Tuesday, January 12, 2016

Michigan 70, Maryland 67: Going downtown

Going downtown can be a good thing. One could be going downtown for a fun time, to see the sights.

Or, going downtown, in hokey police-speak, could mean you're in trouble, set for a night of heavy interrogation in a sterile, fluorescently lit room.

That was much of the story tonight against the visiting No. 3 Maryland Terrapins. In the first half, Michigan shot the lights out from downtown. In the second, not so much, to the point that it squandered a 13-point lead.

But when it came down to it, Derrick Walton (12 points, 10 rebounds), who hasn't had a great season to date, made big shots.

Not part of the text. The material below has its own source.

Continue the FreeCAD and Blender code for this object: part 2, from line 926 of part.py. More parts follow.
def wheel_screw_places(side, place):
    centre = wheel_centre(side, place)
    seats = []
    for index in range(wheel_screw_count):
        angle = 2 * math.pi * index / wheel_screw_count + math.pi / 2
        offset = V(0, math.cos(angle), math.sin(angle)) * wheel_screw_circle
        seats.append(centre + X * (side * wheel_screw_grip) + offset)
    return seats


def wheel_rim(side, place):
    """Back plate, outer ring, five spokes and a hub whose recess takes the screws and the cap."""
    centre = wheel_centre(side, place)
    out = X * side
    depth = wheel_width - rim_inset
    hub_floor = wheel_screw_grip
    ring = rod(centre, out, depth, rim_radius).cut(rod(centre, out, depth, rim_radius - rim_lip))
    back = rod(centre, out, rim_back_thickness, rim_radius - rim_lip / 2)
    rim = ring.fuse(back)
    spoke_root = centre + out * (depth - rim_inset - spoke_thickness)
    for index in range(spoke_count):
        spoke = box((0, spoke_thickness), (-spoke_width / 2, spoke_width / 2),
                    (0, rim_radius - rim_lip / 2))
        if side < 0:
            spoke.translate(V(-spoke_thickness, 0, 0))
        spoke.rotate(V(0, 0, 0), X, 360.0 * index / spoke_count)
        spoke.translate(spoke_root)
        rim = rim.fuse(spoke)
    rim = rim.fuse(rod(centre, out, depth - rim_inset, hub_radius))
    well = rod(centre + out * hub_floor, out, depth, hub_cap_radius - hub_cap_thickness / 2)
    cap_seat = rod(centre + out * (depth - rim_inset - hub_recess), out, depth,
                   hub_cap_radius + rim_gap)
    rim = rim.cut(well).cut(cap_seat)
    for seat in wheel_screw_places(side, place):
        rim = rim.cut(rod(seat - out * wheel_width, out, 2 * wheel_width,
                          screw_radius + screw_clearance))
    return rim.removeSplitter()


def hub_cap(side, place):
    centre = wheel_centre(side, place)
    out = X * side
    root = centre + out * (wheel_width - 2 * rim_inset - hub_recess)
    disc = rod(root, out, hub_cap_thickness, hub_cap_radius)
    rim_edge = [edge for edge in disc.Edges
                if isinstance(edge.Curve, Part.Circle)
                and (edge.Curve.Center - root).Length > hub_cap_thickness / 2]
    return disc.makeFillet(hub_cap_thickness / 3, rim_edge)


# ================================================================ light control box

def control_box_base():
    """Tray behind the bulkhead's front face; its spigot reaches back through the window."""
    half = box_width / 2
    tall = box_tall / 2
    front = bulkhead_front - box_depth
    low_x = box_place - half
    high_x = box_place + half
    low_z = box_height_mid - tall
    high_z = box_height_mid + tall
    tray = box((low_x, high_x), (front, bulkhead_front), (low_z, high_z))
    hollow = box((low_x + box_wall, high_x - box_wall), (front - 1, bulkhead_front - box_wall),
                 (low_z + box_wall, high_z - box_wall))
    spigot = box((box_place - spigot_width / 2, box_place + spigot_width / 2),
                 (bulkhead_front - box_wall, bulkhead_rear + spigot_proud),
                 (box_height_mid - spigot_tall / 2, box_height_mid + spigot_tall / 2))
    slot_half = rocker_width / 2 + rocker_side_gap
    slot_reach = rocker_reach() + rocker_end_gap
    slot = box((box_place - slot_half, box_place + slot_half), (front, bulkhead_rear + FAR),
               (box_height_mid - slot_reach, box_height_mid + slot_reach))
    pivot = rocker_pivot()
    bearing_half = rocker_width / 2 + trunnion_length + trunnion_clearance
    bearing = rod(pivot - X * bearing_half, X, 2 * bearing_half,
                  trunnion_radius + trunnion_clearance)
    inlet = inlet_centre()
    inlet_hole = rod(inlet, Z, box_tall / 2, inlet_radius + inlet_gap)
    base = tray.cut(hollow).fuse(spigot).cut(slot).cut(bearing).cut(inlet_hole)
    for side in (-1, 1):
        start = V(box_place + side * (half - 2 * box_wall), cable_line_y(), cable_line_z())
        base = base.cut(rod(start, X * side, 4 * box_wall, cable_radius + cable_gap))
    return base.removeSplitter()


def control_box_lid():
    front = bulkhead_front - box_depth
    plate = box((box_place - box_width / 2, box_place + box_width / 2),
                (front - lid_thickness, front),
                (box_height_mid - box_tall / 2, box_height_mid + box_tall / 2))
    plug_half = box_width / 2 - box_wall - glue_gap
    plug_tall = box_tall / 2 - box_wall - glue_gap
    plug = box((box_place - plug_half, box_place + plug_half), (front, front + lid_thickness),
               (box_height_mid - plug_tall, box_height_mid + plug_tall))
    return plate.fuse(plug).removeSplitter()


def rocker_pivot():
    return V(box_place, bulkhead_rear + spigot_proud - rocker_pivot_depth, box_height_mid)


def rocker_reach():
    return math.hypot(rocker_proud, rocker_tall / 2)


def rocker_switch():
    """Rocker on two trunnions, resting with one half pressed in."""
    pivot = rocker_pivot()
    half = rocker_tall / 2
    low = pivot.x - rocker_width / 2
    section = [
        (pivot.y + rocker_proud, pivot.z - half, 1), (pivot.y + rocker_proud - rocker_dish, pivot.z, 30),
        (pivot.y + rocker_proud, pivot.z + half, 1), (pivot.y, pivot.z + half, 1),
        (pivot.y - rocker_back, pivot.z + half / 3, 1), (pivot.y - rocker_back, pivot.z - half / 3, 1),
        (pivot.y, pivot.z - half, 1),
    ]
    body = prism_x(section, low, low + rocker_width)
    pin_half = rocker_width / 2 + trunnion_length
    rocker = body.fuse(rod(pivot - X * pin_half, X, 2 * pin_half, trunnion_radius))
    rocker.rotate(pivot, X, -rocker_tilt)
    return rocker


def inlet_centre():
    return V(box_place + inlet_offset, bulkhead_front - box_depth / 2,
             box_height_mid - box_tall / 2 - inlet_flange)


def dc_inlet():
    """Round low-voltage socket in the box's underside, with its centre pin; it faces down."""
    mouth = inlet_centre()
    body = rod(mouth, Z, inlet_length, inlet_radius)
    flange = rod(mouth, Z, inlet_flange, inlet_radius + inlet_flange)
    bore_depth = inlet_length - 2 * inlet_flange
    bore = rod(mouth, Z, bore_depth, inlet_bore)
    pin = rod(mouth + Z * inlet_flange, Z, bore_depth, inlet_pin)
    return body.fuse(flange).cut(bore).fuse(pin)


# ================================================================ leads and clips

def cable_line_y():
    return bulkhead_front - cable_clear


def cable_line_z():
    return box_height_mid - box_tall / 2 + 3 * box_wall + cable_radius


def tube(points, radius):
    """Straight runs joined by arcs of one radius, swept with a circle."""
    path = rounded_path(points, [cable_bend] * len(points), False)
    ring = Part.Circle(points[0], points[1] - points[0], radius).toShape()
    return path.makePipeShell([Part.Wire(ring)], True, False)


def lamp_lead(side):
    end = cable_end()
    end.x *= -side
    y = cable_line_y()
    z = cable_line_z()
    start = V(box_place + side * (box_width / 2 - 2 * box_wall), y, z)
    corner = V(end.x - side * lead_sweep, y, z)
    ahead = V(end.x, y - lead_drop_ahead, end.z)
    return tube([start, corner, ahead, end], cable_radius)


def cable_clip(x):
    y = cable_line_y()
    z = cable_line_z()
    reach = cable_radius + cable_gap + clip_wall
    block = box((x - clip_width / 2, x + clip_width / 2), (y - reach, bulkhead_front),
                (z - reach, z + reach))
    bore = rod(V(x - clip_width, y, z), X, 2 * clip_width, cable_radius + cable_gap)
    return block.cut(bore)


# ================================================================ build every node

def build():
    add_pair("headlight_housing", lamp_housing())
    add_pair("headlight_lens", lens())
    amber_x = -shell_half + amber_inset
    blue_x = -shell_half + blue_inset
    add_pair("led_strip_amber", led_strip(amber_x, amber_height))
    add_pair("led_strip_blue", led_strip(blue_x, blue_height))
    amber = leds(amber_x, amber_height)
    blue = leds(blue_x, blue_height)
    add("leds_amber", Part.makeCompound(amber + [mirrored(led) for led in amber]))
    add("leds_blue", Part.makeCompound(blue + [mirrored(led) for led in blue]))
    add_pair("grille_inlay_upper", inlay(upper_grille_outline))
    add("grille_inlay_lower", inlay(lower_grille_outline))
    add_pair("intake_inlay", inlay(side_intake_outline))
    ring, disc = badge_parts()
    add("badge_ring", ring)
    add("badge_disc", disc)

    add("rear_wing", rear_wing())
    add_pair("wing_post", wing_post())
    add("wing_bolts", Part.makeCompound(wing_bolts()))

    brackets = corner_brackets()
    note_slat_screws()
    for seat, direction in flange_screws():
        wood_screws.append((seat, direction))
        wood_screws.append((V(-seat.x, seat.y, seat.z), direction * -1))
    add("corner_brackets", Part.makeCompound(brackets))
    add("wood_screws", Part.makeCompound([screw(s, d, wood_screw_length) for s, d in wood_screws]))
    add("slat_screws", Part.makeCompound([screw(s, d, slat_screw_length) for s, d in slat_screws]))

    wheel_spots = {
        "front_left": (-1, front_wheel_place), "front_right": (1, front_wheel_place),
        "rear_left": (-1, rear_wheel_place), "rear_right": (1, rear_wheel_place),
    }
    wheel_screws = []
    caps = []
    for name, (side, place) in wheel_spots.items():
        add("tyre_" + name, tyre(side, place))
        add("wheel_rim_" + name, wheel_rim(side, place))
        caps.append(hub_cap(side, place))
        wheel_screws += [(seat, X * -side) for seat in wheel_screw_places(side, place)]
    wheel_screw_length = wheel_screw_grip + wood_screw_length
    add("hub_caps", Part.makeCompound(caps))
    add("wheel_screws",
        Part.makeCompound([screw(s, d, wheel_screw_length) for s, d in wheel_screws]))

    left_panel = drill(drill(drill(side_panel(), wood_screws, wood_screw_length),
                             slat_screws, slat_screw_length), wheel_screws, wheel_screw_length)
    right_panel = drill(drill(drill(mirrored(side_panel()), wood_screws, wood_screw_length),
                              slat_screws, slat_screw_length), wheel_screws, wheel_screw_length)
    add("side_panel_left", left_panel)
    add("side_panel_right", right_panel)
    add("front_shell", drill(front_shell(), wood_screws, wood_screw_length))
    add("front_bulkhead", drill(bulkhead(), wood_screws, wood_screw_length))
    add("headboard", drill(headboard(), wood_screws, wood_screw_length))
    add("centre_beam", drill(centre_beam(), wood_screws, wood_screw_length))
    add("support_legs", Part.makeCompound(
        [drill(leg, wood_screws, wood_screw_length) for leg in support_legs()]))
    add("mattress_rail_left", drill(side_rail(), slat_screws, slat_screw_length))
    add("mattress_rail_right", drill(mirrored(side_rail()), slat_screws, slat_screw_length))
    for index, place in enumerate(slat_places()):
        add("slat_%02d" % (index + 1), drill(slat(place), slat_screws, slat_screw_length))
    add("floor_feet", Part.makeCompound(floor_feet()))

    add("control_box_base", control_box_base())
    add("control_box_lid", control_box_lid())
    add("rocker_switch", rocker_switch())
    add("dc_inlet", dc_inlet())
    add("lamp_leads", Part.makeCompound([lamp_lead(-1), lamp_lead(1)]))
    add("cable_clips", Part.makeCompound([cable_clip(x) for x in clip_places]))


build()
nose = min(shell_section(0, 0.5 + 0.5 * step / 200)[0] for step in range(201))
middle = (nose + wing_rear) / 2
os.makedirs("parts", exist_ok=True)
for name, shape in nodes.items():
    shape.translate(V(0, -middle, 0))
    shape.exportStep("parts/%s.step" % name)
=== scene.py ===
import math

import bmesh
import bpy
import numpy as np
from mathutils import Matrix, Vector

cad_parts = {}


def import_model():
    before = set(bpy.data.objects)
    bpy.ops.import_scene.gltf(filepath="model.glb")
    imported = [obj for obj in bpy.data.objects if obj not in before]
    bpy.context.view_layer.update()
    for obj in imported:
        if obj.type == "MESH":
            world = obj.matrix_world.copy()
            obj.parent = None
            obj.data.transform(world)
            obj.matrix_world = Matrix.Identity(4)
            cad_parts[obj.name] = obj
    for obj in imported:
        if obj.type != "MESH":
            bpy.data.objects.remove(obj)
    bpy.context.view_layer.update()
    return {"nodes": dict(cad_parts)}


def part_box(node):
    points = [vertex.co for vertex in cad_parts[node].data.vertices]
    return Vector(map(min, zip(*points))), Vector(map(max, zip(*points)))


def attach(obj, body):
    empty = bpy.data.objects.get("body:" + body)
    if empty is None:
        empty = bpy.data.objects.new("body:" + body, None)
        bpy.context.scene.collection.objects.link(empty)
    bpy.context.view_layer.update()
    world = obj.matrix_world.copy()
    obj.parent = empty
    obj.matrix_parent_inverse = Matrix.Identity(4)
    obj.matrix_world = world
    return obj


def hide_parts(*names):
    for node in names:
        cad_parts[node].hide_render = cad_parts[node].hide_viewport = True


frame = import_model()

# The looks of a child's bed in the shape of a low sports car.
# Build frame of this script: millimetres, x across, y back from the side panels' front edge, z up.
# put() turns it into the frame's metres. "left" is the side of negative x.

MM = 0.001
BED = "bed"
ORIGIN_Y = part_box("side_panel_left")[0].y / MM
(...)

And in the final minute, Mark Donnal pulled down a key offensive rebound and knocked down a free throw to help the Wolverines pull out their first win against a top-5 team since January 2014.

We all knew the story: in four games against top-notch competition, Michigan took four losses by double-digit margins.

And once again without Caris LeVert, the Wolverines tried to score their first statement win of the season. Just like the last game, a double-digit loss at Purdue, Michigan would have to overcome yet another major size mismatch in the paint against a Maryland team carrying a 12-game conference winning streak heading into the game (dating back to last season).

Fifth time's the charm, they say.

Michigan jumped out to an 11-6 lead early with triples from Walton, Zak Irvin and Duncan Robinson (checked by the 6-9 Jake Layman).

Predictably, Michigan struggled to contain Maryland's frontcourters. Layman and Robert Carter combined for 20 first-half points on 8-of-10 shooting.

Meanwhile, Michigan was paced, of course, by lights-out shooting from beyond the arc, with Duncan Robinson prompting Dick Vitale to start rattling off a list of all-time great three-point shooters.

(This sandwich I made is great. Zingerman's. Maize and Blue Deli. Dimo's. I want to see this sandwich one-on-one in a sandwich contest against these guys.-Dick Vitale)

Michigan finished the half 8-of-15 from three with an eFG% of 64 percent (to Maryland's 52%), and a buzzer-beating tip-in by Donnal off of an Irvin miss sent the Wolverines riding high into the half up 37-29.

Robinson kept the good vibes going with a triple in the first minute of the second-frame, and a gust of chilly Ann Arbor wind pushed Michigan to a 13-point lead a little more than three minutes into the second half.

That evaporated quickly.

Diamond Stone ground the Wolverines down in the paint, scoring eight straight points and cutting the Maryland deficit to four. Meanwhile, Robinson went quiet for Michigan -- actually, the entire Michigan offense went dead silent for a span of about eight minutes.

The threes were splashing in the first half, but the Wolverines would need to find an answer when they inevitably stopped falling (or, rather, stopped getting the looks) -- because just like that, a Layman two just before the under-eight timeout tied it, 54-all.

With 7:23 to play, Michigan needed to find itself, fast, especially with Stone continuing to bully Michigan inside like a Monstar in isolation on Tweety Bird.

A nifty two at the rim from Robinson and a Burke-esque step-back triple from Walton gave Michigan some breathing room, a 64-59 lead with 3:33 to play. Walton has struggled this season on both ends of the floor, but hit the aforementioned triple and another jumper to keep Michigan afloat after the long scoring shortage.

But two Rasheed Sulaimon triples and two Stone free throws made it a two-point game with 40 seconds to play.

Not over yet.

With Maryland getting an opportunity to get the ball back after a stop, Walton drove left but missed off the glass. Luckily for Michigan, Donnal was there to grab the rebound.

Out of the Michigan timeout, Donnal buried 1-of-2 free throws to make it a three-point game. Michigan opted not to foul on Maryland's final possession, with a game-ending attempt by Sulaimon.

This time, Sulaimon missed, and Michigan scored its first resume-building win of the season, even without its leading scorer.

Perhaps lost in Stone's dominance (22 points, 11 rebounds) was Trimble's rough night (1-of-7, 2 points). Michigan clamped down on the standout guard, and shooting guard Sulaimon finished just 3-of-10, even with the two late triples.

Unsurprisingly, Michigan was handled in the frontcourt. Carter, Layman and Stone combined for 50 points on 21-of-34 shooting (62%).

Michigan counteracted that with a blazing first-half from beyond the arc, and a final six minutes in which they made just enough plays to squeak by with the win. Irvin led the Wolverines with 22 points on 8-of-14 shooting. Robinson finished with 17 (6-of-10, 5-of-9 from three).

Donnal pitched in eight points, nine rebounds and two steals.

With the win, Michigan moved to 13-4 (3-1) on the season. The Wolverines' brutal three-game stretch comes to an end Sunday when they pay a visit to No. 16 Iowa.

But for now, on a night of upsets in college basketball, it's okay to celebrate and worry about the rest later.